Collaborative LLM Numerical Reasoning with Local Data Protection
This addresses data privacy concerns for users of low-capacity local models in numerical reasoning tasks, offering an incremental improvement over prior mitigation approaches.
The paper tackles the challenge of numerical reasoning on computation-constrained devices by proposing a collaborative framework between local and remote models, achieving improvements in accuracy by 16.2% - 43.6% and reducing data leakage by 2.3% - 44.6% compared to existing methods.

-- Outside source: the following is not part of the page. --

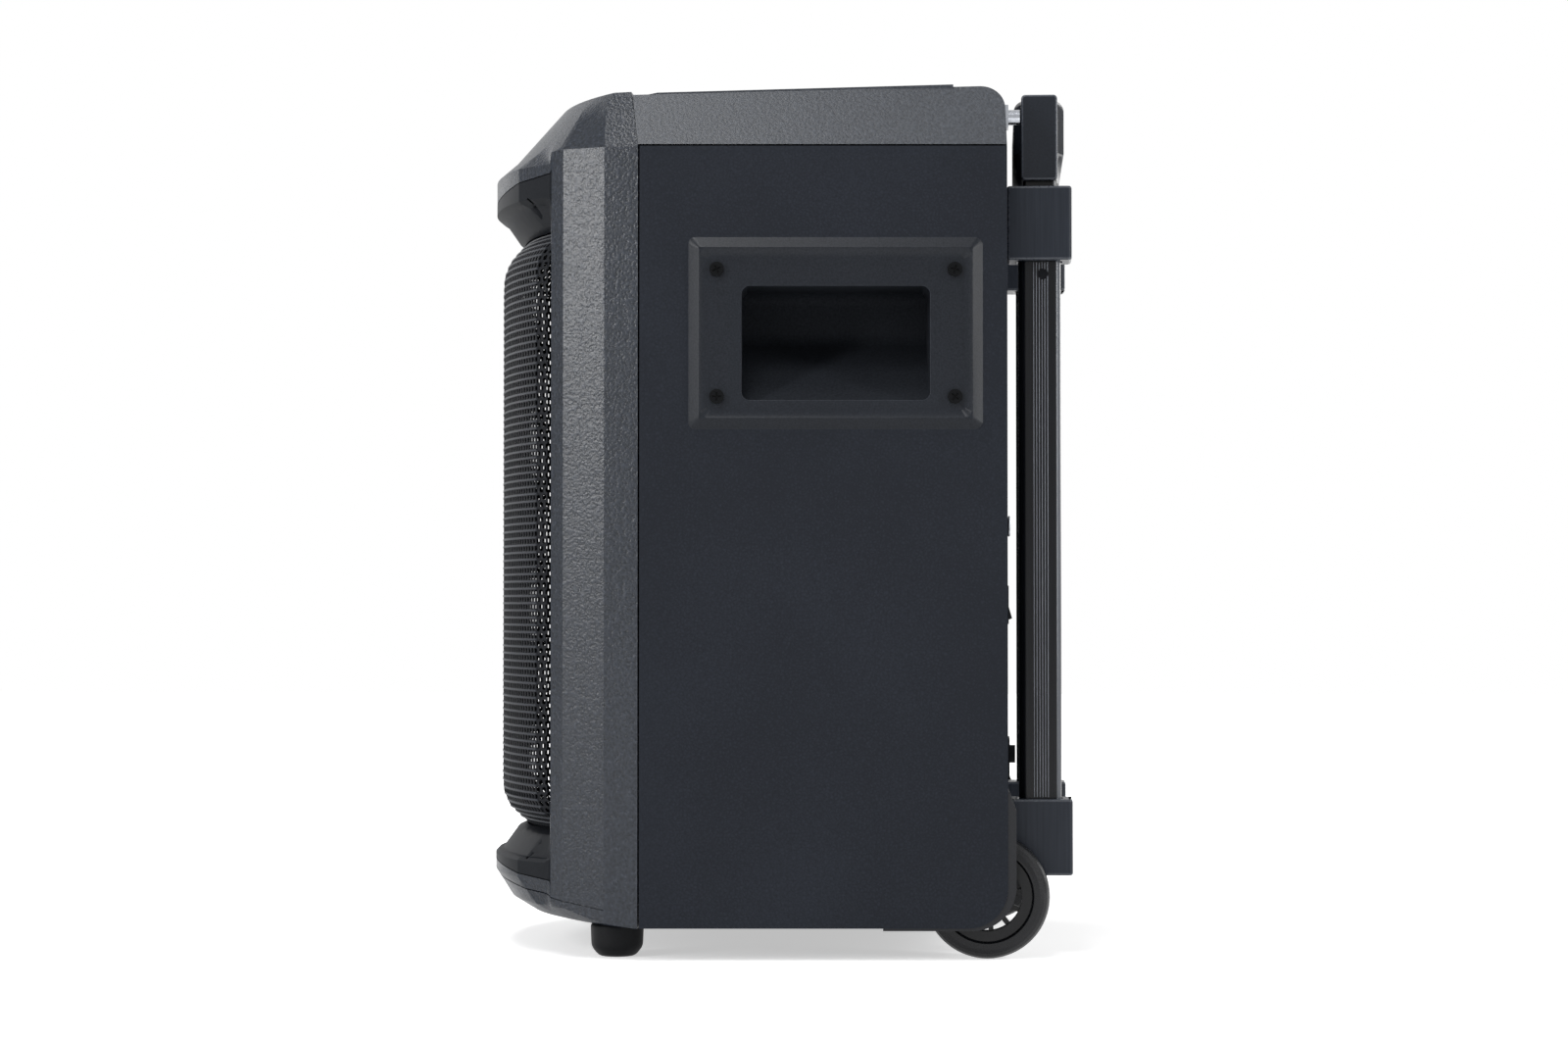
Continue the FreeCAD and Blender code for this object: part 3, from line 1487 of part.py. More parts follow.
def grip_bar_section(x):
    """Outline of the grip's bar in side view, its lower corners drawn in."""
    half = grip_bar_depth / 2
    middle = grip_bottom + grip_block_height / 2
    low = middle - grip_bar_height / 2
    high = middle + grip_bar_height / 2
    corners = [
        (tube_y - half + grip_bar_taper, low, grip_block_corner),
        (tube_y + half - grip_bar_taper, low, grip_block_corner),
        (tube_y + half, low + grip_bar_shoulder, grip_bar_corner), (tube_y + half, high, grip_bar_corner),
        (tube_y - half, high, grip_bar_corner), (tube_y - half, low + grip_bar_shoulder, grip_bar_corner),
    ]
    return rounded_wire(corners, lambda y, z: V(x, y, z))


def grip_block_section(x):
    """Outline of the grip's end blocks, with as many corners as the bar's."""
    half = grip_block_depth / 2
    low = grip_bottom
    high = grip_bottom + grip_block_height
    shoulder = low + grip_bar_shoulder
    corners = [
        (tube_y - half, low, grip_block_corner), (tube_y + half, low, grip_block_corner),
        (tube_y + half + 0.01, shoulder, grip_block_corner), (tube_y + half, high, grip_block_corner),
        (tube_y - half, high, grip_block_corner), (tube_y - half - 0.01, shoulder, grip_block_corner),
    ]
    return rounded_wire(corners, lambda y, z: V(x, y, z))


def grip():
    """Moulded grip: thick bar between the two end blocks on the inner tubes."""
    reach = grip_bar_half_length
    bar = Part.Face(grip_bar_section(-reach)).extrude(V(2 * reach, 0, 0))
    block_inner = trolley_half_spacing - grip_block_width / 2
    block = Part.Face(grip_block_section(block_inner)).extrude(V(grip_block_width, 0, 0))
    neck = Part.makeLoft([grip_bar_section(reach), grip_block_section(block_inner)], True, True)
    whole = fuse_all([bar, block, mirrored(block), neck, mirrored(neck)])
    socket = tube_block(2, grip_bottom - 1, grip_bottom + grip_socket_depth)
    return whole.cut(socket).cut(mirrored(socket)).cut(release_space())


def grip_top():
    """Height of the grip bar's top."""
    return grip_bottom + (grip_block_height + grip_bar_height) / 2


def release_block(grow, z0, z1):
    """Block of the release button's outline, made larger by grow on each side."""
    half = release_length / 2 + grow
    wide = release_width / 2 + grow
    return box(-half, half, tube_y - wide, tube_y + wide, z0, z1)


def release_space():
    """Stepped pocket in the grip's top for the release button and its foot."""
    shoulder = grip_top() - release_depth
    floor = shoulder - release_foot_thickness - release_travel - 1
    mouth = release_block(release_gap, shoulder - 1, grip_top() + 5)
    return mouth.fuse(release_block(release_foot + release_gap, floor, shoulder))


def release_button():
    """Push button that frees the telescope, held in the grip by its wide foot."""
    shoulder = grip_top() - release_depth
    cap = release_block(0.0, shoulder, grip_top() + release_proud)
    foot = release_block(release_foot, shoulder - release_foot_thickness, shoulder)
    return fuse_all([cap, foot])


# ---------------------------------------------------------------- wheels and feet

def wheel_housing():
    """Cup in the lower rear corner that carries one wheel's axle, with its outer lip."""
    reach = wheel_radius + housing_clear + housing_wall
    cup = cylinder(V(cheek_inner_x, axle_y, axle_z), ACROSS, reach, cheek_outer_x - cheek_inner_x)
    cup = cup.common(side_prism(cabinet_outline(), 0, half_width_front))
    lip = side_prism(cabinet_outline(housing_lip, housing_sole), bracket_outer_x + 1.2, half_width_front)
    lip = lip.cut(side_prism(cabinet_outline(), 0, half_width_front + 1))
    plan = [
        (bracket_outer_x + 1.2, axle_y - housing_reach, 0),
        (half_width(axle_y - housing_reach) - 0.6, axle_y - housing_reach, 0),
        (half_width(rear_y) - 0.6, rear_y, 0),
        (half_width(rear_y) - 2.2, rear_y + housing_lip + 1, 0),
        (bracket_outer_x + 1.2, rear_y + housing_lip + 1, 0),
    ]
    lip = lip.common(plan_prism(plan, 0, housing_lip_top))
    wedge = [
        (rear_y, housing_lip_top + 1, 0), (rear_y + housing_lip + 1, housing_lip_top + 1, 0),
        (rear_y + housing_lip + 1, housing_lip_top - housing_lip_chamfer, 0),
    ]
    lip = lip.cut(side_prism(wedge, 0, half_width_front))
    whole = fuse_all([cup, lip])
    space = wheel_radius + housing_clear
    cavity = cylinder(V(cheek_inner_x + housing_wall, axle_y, axle_z), ACROSS, space,
                      cheek_outer_x - cheek_inner_x - 2 * housing_wall)
    bore = cylinder(V(cheek_inner_x - 1, axle_y, axle_z), ACROSS, axle_radius, half_width_front)
    return whole.cut(cavity).cut(bore)


def wheel_axle():
    """Steel axle across one housing."""
    return cylinder(V(cheek_inner_x, axle_y, axle_z), ACROSS, axle_radius, cheek_outer_x - cheek_inner_x)


def wheel_rim():
    """Spoked rim that runs on its axle."""
    centre = V(wheel_x, axle_y, axle_z)
    half = wheel_width / 2
    ring_half = half - 2.5
    ring = tube(centre - ACROSS * ring_half, ACROSS, rim_radius, rim_radius - rim_ring, ring_half * 2)
    hub = cylinder(centre - ACROSS * half, ACROSS, hub_radius, wheel_width)
    parts = [ring, hub]
    for index in range(spoke_count):
        spoke = box(-web_half_width, web_half_width, hub_radius - 1, rim_radius - rim_ring + 1,
                    -spoke_width / 2, spoke_width / 2)
        spoke.rotate(V(0, 0, 0), ACROSS, 360 * index / spoke_count + 7)
        spoke.translate(centre)
        parts.append(spoke)
    bore = cylinder(centre - ACROSS * 20, ACROSS, axle_radius + axle_running, 40)
    return fuse_all(parts).cut(bore)


def wheel_tyre():
    """Round-section tyre on the rim."""
    centre = V(wheel_x, axle_y, axle_z)
    half = wheel_width / 2
    crown = wheel_radius - half
    profile = [(rim_radius, -half + 2.5), (rim_radius + 0.8, -half + 0.8), (crown - 1.0, -half)]
    steps = 10
    for index in range(steps + 1):
        angle = math.pi * (index / steps - 0.5)
        profile.append((crown + half * math.cos(angle), half * math.sin(angle)))
    profile += [(crown - 1.0, half), (rim_radius + 0.8, half - 0.8), (rim_radius, half - 2.5)]
    return turned(profile, centre, ACROSS, UP)


def front_foot():
    """Rubber foot under the frame."""
    centre = V(foot_x, nose_y + foot_back, 0)
    profile = [
        (0, 0), (foot_sole_radius, 0), (foot_low_radius, foot_chamfer),
        (foot_top_radius, cabinet_bottom), (0, cabinet_bottom),
    ]
    return turned(profile, centre, UP, ACROSS)


# ---------------------------------------------------------------- battery and supply

def battery_pack():
    """Battery on the bottom board."""
    front = seam_y + battery_back
    floor = cabinet_bottom + board
    corners = rectangle(-battery_length / 2, battery_length / 2, front, front + battery_width, 4.0)
    return plan_prism(corners, floor, floor + battery_height)


def power_supply():
    """Boxed supply on the rear board's inner face."""
    half = supply_width / 2
    return box(-half, half, inner_rear_y - supply_depth, inner_rear_y,
               supply_bottom, supply_bottom + supply_height)


# ---------------------------------------------------------------- nodes

def build_nodes():
    """Every node's name and shape."""
    right_board = side_board()
    right_handle = pocket_handle()
    right_housing = wheel_housing()
    right_rim = wheel_rim()
    right_tyre = wheel_tyre()
    nodes = {
        "side_panel_right": right_board,
        "side_panel_left": mirrored(right_board),
        "bottom_panel": bottom_board(),
        "rear_panel": rear_board(),
        "baffle_board": baffle(),
        "front_frame": front_frame(),
        "upper_bumper": upper_bumper(),
        "lower_bumper": lower_bumper(),
        "grille": grille(),
        "top_cover": top_cover(),
        "control_panel": control_panel(),
        "display_window": display_window(),
        "main_board": main_board(),
        "woofer_basket": woofer_basket(),
        "woofer_magnet": woofer_magnet(),
        "woofer_cone": woofer_cone(),
        "woofer_surround": woofer_surround(),
        "voice_coil": voice_coil(),
        "woofer_dust_cap": woofer_dust_cap(),
        "light_ring": light_ring(),
        "tweeter_horns": Part.makeCompound([tweeter_horn(-1), tweeter_horn(1)]),
        "tweeter_drivers": Part.makeCompound([tweeter_driver(-1), tweeter_driver(1)]),
        "driver_screws": driver_screws(),
        "bass_port": bass_port(),
        "pocket_handle_right": right_handle,
        "pocket_handle_left": mirrored(right_handle),
        "case_screws": case_screws(),
        "jack_plate": jack_plate(),
        "microphone_jacks": microphone_jacks(),
        "aux_jack": aux_jack(),
        "usb_socket": usb_socket(),
        "mains_inlet": mains_inlet(),
        "rocker_bezel": rocker_bezel(),
        "rocker_switch": rocker_switch(),
        "antenna_socket": antenna_socket(),
        "outer_tubes": outer_tubes(),
        "middle_tubes": middle_tubes(),
        "inner_tubes": inner_tubes(),
        "lower_brackets": lower_brackets(),
        "upper_brackets": upper_brackets(),
        "grip": grip(),
        "release_button": release_button(),
        "wheel_housing_right": right_housing,
        "wheel_housing_left": mirrored(right_housing),
        "wheel_axles": both_sides(wheel_axle()),
        "rim_right": right_rim,
        "rim_left": mirrored(right_rim),
        "tyre_right": right_tyre,
        "tyre_left": mirrored(right_tyre),
        "front_feet": both_sides(front_foot()),
        "battery_pack": battery_pack(),
        "power_supply": power_supply(),
    }
    for name, x, y in button_places():
        nodes[name] = button(x, y)
    for name, radius, x, y in knob_places():
        nodes[name] = knob(radius, x, y)
    return nodes


def main():
    """Write one STEP file for each node."""
    os.makedirs("parts", exist_ok=True)
    for name, shape in build_nodes().items():
        shape.exportStep("parts/" + name + ".step")
        bounds = shape.BoundBox
        print(name, len(shape.Solids), shape.isValid(), round(shape.Volume),
              [round(value, 1) for value in (bounds.XMin, bounds.XMax, bounds.YMin, bounds.YMax,
                                             bounds.ZMin, bounds.ZMax)])


main()
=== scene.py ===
"""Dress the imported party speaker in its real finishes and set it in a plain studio.

Lengths are in metres, except where a comment says millimetres. They lie in the frame of
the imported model: +Z is up, -Y points out of the grille and +X is the speaker's right.
"""

import json
import logging
import math
from contextlib import contextmanager
from dataclasses import dataclass, field
from enum import Enum
from typing import Callable, Iterable, Iterator, Optional

import bpy
from mathutils import Matrix, Vector

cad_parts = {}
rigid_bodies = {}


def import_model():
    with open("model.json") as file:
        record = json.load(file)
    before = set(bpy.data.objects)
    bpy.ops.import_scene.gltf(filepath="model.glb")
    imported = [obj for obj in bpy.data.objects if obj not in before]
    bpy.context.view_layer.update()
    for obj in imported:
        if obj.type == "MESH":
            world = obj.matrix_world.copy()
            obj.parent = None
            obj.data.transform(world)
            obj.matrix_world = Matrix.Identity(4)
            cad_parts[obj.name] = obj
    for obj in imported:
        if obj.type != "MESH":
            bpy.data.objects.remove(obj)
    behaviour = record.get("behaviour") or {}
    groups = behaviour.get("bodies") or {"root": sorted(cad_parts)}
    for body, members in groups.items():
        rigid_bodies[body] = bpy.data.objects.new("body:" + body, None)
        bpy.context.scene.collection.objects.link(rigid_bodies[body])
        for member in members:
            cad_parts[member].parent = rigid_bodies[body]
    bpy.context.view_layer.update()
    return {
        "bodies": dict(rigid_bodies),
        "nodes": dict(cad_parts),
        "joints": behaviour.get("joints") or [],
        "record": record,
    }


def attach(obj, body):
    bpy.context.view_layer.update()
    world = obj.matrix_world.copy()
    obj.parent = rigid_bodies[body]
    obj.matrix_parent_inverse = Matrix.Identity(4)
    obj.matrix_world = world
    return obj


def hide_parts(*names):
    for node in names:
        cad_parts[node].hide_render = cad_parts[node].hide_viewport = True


LOG = logging.getLogger("party_speaker")
MM = 0.001
SPEAKER = "speaker"
# Vertices closer than this are one, and a cutting plane takes vertices this near to it.
WELD = 2e-6
ON_PLANE = 1e-7
# Faces that meet within this angle are one flat face, and large faces rule the shading.
FLAT_DEGREES = 0.6
NORMAL_WEIGHT = 80
# Every finish: spread of the roughness, roughness of the clear gloss, size of the colour's
# drift, the heights where the ramp starts and ends, and the facing where the gloss fades.
ROUGHNESS_SPREAD = 0.06
COAT_ROUGHNESS = 0.08
CLOUD_SIZE = 90 * MM
RAMP_ENDS = (0.3, 0.7)
FADE_ENDS = (0.2, 0.6)


# ------------------------------------------------------------------ shader helpers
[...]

Numerical reasoning over documents, which demands both contextual understanding and logical inference, is challenging for low-capacity local models deployed on computation-constrained devices. Although such complex reasoning queries could be routed to powerful remote models like GPT-4, exposing local data raises significant data leakage concerns. Existing mitigation methods generate problem descriptions or examples for remote assistance. However, the inherent complexity of numerical reasoning hinders the local model from generating logically equivalent queries and accurately inferring answers with remote guidance. In this paper, we present a model collaboration framework with two key innovations: (1) a context-aware synthesis strategy that shifts the query topics while preserving reasoning patterns; and (2) a tool-based answer reconstruction approach that reuses the remote-generated plug-and-play solution with code snippets. Experimental results demonstrate that our method achieves better reasoning accuracy than solely using local models while providing stronger data protection than fully relying on remote models. Furthermore, our method improves accuracy by 16.2% - 43.6% while reducing data leakage by 2.3% - 44.6% compared to existing data protection approaches.